• Written problem
Reproduce, exactly and in full, only the lines below from the one containing "record = json.load(file)" through the one containing "return (low + high) / 2".

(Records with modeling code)
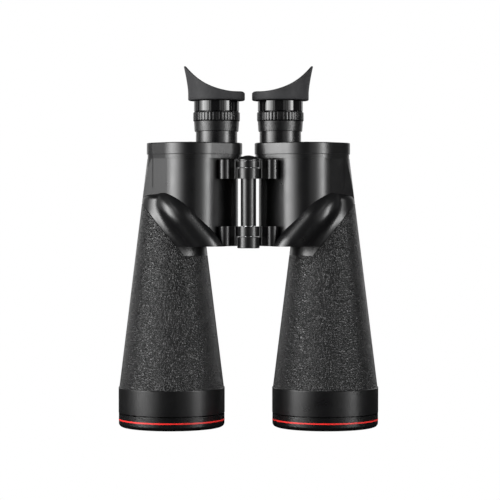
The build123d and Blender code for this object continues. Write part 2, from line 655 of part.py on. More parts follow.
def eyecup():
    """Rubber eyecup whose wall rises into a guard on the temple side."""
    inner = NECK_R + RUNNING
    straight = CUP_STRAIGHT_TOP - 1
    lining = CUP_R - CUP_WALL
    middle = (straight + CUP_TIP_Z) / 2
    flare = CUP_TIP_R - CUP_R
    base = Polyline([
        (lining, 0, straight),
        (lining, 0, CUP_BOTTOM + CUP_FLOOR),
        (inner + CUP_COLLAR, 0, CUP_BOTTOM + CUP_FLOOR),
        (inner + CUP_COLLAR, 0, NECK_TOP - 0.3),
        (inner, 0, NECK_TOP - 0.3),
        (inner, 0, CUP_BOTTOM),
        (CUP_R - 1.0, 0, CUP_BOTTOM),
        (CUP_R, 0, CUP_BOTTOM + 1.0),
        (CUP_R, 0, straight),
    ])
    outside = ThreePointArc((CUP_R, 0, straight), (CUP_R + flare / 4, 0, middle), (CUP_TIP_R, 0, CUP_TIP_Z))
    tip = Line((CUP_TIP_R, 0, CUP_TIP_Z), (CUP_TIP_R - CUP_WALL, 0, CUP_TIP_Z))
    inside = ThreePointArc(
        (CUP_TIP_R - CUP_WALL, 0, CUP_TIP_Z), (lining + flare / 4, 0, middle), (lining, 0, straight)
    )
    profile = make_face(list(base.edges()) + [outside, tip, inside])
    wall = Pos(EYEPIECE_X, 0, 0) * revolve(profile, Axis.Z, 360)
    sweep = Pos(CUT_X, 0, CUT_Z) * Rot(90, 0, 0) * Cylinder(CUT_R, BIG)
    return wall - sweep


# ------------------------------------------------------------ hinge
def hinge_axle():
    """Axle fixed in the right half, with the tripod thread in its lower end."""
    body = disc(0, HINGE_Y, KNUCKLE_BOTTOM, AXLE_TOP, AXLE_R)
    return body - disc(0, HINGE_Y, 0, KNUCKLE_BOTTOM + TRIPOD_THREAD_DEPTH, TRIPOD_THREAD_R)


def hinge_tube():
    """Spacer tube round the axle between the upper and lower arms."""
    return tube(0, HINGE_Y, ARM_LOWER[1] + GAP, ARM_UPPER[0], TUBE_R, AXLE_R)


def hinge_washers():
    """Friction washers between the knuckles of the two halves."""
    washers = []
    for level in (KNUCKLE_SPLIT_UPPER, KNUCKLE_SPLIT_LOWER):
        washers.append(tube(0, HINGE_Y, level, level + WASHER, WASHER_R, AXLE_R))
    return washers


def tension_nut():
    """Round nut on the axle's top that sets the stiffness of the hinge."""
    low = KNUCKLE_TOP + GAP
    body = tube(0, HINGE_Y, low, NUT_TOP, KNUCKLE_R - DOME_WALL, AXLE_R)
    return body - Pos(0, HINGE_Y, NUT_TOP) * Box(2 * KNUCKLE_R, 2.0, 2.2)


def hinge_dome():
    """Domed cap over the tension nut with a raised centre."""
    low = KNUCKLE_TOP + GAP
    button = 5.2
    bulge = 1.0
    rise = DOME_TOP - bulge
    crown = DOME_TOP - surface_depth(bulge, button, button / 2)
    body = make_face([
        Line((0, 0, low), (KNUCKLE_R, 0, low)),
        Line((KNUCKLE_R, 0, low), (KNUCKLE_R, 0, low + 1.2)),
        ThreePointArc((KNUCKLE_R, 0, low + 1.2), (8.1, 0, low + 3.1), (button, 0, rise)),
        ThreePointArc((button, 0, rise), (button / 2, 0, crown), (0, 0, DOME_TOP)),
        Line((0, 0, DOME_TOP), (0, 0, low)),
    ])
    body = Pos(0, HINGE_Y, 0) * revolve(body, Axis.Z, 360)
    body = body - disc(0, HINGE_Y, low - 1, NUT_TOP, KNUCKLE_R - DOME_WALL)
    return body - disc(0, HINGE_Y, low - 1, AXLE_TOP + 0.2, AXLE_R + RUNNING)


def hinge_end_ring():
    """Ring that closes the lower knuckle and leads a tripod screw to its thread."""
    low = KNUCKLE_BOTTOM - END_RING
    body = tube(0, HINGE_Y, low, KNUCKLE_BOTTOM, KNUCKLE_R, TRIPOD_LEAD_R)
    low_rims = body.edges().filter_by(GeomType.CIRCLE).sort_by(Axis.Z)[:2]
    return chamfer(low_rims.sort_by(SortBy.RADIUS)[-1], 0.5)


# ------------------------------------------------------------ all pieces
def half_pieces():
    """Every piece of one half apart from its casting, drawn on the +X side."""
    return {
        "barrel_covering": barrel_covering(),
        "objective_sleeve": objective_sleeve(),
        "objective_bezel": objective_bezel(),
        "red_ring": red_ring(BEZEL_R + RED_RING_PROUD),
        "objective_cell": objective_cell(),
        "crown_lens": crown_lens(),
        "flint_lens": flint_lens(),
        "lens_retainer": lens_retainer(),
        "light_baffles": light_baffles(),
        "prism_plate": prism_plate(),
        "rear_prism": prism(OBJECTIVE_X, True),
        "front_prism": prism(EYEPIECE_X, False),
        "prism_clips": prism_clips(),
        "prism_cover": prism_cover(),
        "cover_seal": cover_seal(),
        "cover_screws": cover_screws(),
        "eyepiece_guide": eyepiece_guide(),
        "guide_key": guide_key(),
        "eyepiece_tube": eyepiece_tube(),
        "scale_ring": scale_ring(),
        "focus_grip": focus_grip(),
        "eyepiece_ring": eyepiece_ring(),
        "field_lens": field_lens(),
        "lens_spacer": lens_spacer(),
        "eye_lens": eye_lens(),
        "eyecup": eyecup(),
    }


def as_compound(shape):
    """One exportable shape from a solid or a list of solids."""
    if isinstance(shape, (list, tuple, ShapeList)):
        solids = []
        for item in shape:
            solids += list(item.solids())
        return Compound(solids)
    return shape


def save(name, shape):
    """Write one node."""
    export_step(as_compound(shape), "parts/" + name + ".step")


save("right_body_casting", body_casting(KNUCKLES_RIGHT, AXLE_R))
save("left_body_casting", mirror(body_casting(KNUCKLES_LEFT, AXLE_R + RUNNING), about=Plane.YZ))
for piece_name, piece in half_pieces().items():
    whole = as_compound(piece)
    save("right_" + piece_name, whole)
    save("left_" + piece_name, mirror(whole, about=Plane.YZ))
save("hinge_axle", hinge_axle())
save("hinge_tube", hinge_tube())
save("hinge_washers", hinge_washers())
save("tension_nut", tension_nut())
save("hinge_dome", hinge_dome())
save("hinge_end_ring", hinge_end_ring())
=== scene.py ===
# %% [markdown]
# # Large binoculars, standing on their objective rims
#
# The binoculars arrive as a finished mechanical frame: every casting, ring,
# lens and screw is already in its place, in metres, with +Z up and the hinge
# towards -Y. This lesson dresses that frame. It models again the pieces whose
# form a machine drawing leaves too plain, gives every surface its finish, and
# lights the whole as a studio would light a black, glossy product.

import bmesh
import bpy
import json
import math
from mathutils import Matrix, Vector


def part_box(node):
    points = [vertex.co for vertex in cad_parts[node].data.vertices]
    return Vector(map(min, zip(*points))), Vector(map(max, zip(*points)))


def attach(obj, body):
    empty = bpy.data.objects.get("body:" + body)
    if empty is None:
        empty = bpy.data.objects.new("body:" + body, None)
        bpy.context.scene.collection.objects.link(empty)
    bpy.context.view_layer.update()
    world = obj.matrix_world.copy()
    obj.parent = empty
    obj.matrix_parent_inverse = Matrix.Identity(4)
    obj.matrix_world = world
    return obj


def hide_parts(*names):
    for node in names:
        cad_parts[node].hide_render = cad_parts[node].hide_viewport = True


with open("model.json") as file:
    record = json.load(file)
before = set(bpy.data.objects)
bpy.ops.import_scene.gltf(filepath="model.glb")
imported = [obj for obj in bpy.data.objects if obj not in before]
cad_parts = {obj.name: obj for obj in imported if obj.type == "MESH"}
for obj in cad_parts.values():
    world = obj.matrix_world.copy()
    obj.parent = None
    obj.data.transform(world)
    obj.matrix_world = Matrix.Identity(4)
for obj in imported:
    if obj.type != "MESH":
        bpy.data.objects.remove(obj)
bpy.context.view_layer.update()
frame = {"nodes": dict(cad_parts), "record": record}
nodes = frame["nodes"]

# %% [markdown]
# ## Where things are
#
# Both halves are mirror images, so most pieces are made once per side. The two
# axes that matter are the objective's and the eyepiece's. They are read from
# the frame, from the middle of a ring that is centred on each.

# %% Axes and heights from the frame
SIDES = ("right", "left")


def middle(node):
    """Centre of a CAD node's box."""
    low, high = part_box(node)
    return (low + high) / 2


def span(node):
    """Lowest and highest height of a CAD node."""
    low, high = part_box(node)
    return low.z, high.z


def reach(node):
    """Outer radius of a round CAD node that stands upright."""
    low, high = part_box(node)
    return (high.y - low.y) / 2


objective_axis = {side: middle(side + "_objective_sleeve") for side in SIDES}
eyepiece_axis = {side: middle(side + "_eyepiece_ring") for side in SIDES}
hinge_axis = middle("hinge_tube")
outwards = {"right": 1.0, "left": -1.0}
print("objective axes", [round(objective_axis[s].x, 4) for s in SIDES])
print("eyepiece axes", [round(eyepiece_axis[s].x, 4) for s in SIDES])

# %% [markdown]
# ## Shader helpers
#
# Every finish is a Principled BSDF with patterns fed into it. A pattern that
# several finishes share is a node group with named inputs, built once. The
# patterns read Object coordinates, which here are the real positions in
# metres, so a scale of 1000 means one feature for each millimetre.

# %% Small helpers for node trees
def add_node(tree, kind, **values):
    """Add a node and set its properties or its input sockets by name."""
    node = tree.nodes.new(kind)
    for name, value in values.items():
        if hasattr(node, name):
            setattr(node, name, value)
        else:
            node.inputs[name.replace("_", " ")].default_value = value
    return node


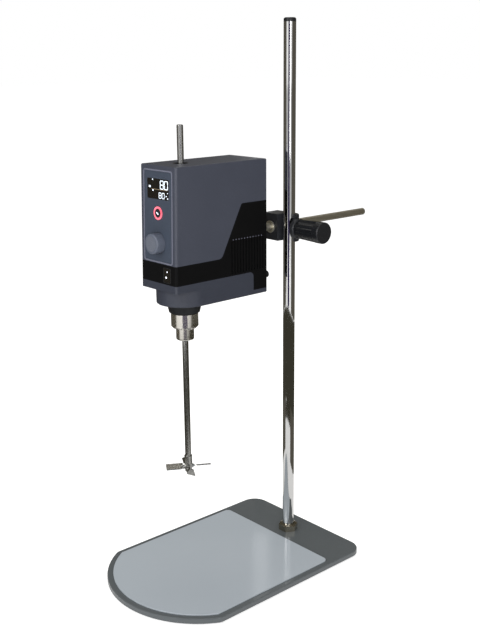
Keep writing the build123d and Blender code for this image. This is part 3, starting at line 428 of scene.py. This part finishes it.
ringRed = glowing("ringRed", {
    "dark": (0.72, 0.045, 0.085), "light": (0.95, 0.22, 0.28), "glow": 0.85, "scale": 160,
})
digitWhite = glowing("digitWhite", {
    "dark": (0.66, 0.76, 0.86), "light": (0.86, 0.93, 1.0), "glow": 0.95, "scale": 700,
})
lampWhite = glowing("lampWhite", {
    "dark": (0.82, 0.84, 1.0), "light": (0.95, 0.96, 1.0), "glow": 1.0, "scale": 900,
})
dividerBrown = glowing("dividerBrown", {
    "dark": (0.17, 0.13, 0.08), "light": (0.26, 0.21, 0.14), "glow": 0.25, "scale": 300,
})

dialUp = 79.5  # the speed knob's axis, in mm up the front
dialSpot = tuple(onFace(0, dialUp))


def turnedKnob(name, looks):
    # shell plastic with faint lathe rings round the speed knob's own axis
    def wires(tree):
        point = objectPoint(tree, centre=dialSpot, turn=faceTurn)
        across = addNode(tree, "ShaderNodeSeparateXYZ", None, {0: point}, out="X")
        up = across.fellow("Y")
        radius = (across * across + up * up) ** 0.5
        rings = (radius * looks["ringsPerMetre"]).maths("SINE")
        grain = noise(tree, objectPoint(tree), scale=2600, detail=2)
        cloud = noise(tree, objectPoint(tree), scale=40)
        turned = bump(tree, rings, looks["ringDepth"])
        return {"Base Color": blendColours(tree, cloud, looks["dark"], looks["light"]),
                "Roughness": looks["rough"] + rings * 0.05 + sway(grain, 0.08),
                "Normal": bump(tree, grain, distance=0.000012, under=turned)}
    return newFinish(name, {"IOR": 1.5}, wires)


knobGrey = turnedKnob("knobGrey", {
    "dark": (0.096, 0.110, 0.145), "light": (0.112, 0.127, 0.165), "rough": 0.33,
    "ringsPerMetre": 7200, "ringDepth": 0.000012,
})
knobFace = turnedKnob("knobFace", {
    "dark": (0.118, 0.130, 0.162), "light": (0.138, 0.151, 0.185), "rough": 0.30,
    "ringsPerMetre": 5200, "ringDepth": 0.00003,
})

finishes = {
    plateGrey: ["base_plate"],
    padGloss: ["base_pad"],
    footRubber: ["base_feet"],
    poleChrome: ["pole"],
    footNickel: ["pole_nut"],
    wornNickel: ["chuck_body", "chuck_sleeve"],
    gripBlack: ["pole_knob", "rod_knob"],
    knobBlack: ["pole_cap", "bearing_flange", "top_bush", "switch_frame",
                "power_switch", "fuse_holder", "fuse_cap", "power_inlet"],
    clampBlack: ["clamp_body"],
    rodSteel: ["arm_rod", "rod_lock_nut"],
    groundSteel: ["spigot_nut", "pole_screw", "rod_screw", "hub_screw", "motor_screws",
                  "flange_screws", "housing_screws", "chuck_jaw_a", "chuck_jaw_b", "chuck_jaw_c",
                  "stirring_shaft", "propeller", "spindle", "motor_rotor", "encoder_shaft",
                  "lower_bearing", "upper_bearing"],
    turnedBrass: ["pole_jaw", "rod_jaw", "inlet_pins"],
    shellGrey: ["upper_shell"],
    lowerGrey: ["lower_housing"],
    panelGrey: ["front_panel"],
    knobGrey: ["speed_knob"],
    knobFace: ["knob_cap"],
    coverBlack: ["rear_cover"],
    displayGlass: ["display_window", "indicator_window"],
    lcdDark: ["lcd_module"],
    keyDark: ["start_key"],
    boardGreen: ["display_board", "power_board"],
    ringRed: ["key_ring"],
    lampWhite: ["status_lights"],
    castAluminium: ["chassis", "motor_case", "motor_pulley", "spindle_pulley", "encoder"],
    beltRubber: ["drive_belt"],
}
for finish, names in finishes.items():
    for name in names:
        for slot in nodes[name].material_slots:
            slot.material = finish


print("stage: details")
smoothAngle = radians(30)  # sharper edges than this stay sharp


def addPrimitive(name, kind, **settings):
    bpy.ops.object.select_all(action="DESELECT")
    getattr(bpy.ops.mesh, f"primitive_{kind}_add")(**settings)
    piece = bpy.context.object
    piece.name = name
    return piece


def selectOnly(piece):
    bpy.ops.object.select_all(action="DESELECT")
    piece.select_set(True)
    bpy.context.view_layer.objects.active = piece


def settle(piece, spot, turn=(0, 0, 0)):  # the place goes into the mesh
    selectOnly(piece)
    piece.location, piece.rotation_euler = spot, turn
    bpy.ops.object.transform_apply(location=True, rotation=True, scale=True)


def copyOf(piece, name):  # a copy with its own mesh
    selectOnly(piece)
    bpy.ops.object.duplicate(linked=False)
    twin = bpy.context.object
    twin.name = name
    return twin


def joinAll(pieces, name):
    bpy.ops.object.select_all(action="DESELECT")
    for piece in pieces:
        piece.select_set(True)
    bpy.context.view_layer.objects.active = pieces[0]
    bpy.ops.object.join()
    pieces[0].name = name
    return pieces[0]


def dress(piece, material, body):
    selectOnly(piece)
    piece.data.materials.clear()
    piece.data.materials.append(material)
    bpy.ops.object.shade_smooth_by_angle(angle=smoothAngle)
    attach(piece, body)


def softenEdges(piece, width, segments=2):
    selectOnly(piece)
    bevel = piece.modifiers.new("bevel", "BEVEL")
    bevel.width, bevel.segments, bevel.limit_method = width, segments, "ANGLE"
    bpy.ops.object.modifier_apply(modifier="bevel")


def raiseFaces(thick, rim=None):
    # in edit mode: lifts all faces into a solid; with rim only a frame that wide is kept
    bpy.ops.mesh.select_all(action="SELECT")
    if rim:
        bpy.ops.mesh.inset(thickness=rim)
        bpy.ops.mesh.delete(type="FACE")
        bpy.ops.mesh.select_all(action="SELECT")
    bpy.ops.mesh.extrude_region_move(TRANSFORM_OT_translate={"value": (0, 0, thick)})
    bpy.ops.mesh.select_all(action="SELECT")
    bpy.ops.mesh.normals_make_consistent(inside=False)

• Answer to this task
    record = json.load(file)
before = set(bpy.data.objects)
bpy.ops.import_scene.gltf(filepath="model.glb")
imported = [obj for obj in bpy.data.objects if obj not in before]
cad_parts = {obj.name: obj for obj in imported if obj.type == "MESH"}
for obj in cad_parts.values():
    world = obj.matrix_world.copy()
    obj.parent = None
    obj.data.transform(world)
    obj.matrix_world = Matrix.Identity(4)
for obj in imported:
    if obj.type != "MESH":
        bpy.data.objects.remove(obj)
bpy.context.view_layer.update()
frame = {"nodes": dict(cad_parts), "record": record}
nodes = frame["nodes"]

# %% [markdown]
# ## Where things are
#
# Both halves are mirror images, so most pieces are made once per side. The two
# axes that matter are the objective's and the eyepiece's. They are read from
# the frame, from the middle of a ring that is centred on each.

# %% Axes and heights from the frame
SIDES = ("right", "left")


def middle(node):
    """Centre of a CAD node's box."""
    low, high = part_box(node)
    return (low + high) / 2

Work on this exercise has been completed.